What Your Chewing Stick is Trying to Tell You and Doesn’t Want Your Toothbrush to Know

Young-Nigerian-African-Woman-Selling-Chewing-Sticks

I have used a chewing stick once in my life.  Just once, as far as I can remember.  Who knows what I did before I started teething.  We shall not discuss that here.

Okay, maybe I will.  Not today, sha.  But for a small fee, I might be persuaded to …

Back to the matter.  The chewing stick matter.

Ehen, as I was saying …

I remember the taste and smell of the chewing stick.  Clearly, it was not a pleasant experience as I have not for one day in my life said to myself:

“Hmmm …. This toothbrush is not werking.  Time to switch to a more archaic tool.  Aha! I’ll use a chewing stick!”

Nope.  This has never ever happened.  And it will never ever happen.

But what if it was the other way round, and you have always used a chewing stick? What do you think your chewing stick would say to you?

Well, I imagined it and decided to share it.  
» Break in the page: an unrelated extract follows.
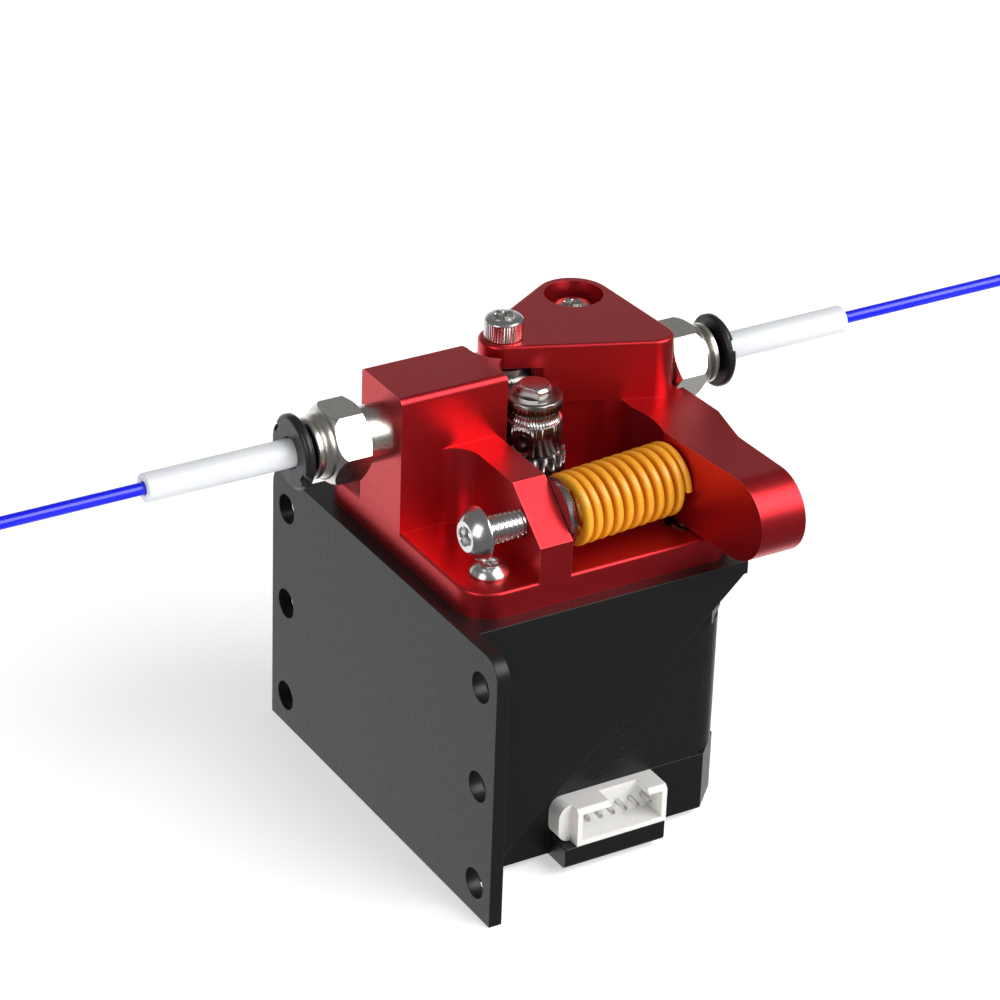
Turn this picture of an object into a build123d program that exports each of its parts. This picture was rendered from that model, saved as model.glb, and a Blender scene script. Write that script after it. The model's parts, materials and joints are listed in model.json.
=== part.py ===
"""Dual-gear filament extruder on a stepper motor and an L-shaped bracket.

Millimetres, +Z up along the motor shaft. The origin is the middle of the bracket's mounting face,
+X points from that face along the filament's way, and +Y is the idler's side.
"""

from build123d import *

import math
import os

os.makedirs("parts", exist_ok=True)

# ---------------------------------------------------------------- driving dimensions

# Bracket
sheet = 2.0
plate_width = 62.8
plate_top = 20.95
plate_drop = 20.2
plate_top_corner = 3.0
plate_bottom_corner = 1.6
bolt_span_y = 54.4
bolt_pitch_z = 15.4
bolt_hole_d = 4.4
gusset_tip = 1.5
shelf_setback = 0.2

# Motor
motor_size = 42.3
motor_length = 38.0
motor_bolt_pitch = 31.0
motor_gap = 0.25
motor_side_gap = 0.1
cap_corner = 4.2
front_cap_length = 8.25
rear_cap_length = 9.05
stack_corner = 6.5
pilot_d = 22.0
pilot_height = 2.0
shaft_d = 5.0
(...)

1. A Chewing Stick is not a Toothbrush

Pretty obvious, abi? But, it still needs to be said.  Your chewing stick wants you know that it is not and will never be a toothbrush.  Stop calling it a toothbrush.  Stop treating it like a toothbrush (putting toothpaste on it is just an insult).  Stop telling it to behave and act more like a toothbrush.  It. Is. Not. A. Toothbrush.

Got it?

Good.

Next!

2. Unlike a Toothbrush, a Chewing Stick is not a Ready-made tool

Yes, yes.  I know the chewing stick seller smiled at you as she handed you a year’s month’s supply of chewing sticks neatly tied in a bundle.  It was cheap too, abi? Good for you.  So, you thought to yourself:

Ah, in no time at all, my teeth will be whiter than this girl’s own.”

Because the chewing stick seller had nice dentition.  Unlike a cow, which has zero teeth on its upper jaw.

Just had to throw that in there.

But when you got home, you discovered to your horror that a chewing stick is a (wait for it) stick.  That’s right.  As the name suggests, you have to beg your teeth to cooperate with you before you can make that stick soft enough to use.  Yup.  Your teeth will have to chew that stick (see what I did there) before you can use it to clean your teeth.

This might take a few minutes, hours, days or weeks, depending on your proficiency or chewing stick mastery.

Oh well …. At least, you don’t need toothpaste.

*evil grin*

3. A Chewing Stick is not a Cane

…. Or other similar instrument of torture.  Or discipline.  Depending on how you look at it.

I know it’s a stick that you chew, but you cannot use it to discipline your children.

Please, don’t.

There’s a different woman in the market who sells canes for flogging errant children.  Patronize her instead.  Ignore her dentition.  It’s not important.

Or “borrow” a branch from your neighbor’s tree.  Just remember to remove the leaves before you use it.

You’re welcome.

Please note that after successfully cleaning your teeth/tongue with your chewing stick, mouthwash is optional.  Chew mint leaves, maybe?

What do you think I left out? Which do you prefer: chewing stick or toothbrush?  

P. S. A chewing stick is not the same as a “chew stick.”  I just had to put that out there since I saw several pictures of people’s pets (and a few wild animals) gnawing on weird looking sticks before finding the right picture.  Chewing Sticks are widely used across Africa and are sometimes known as Miswak sticks.  Yorubas call it Pako.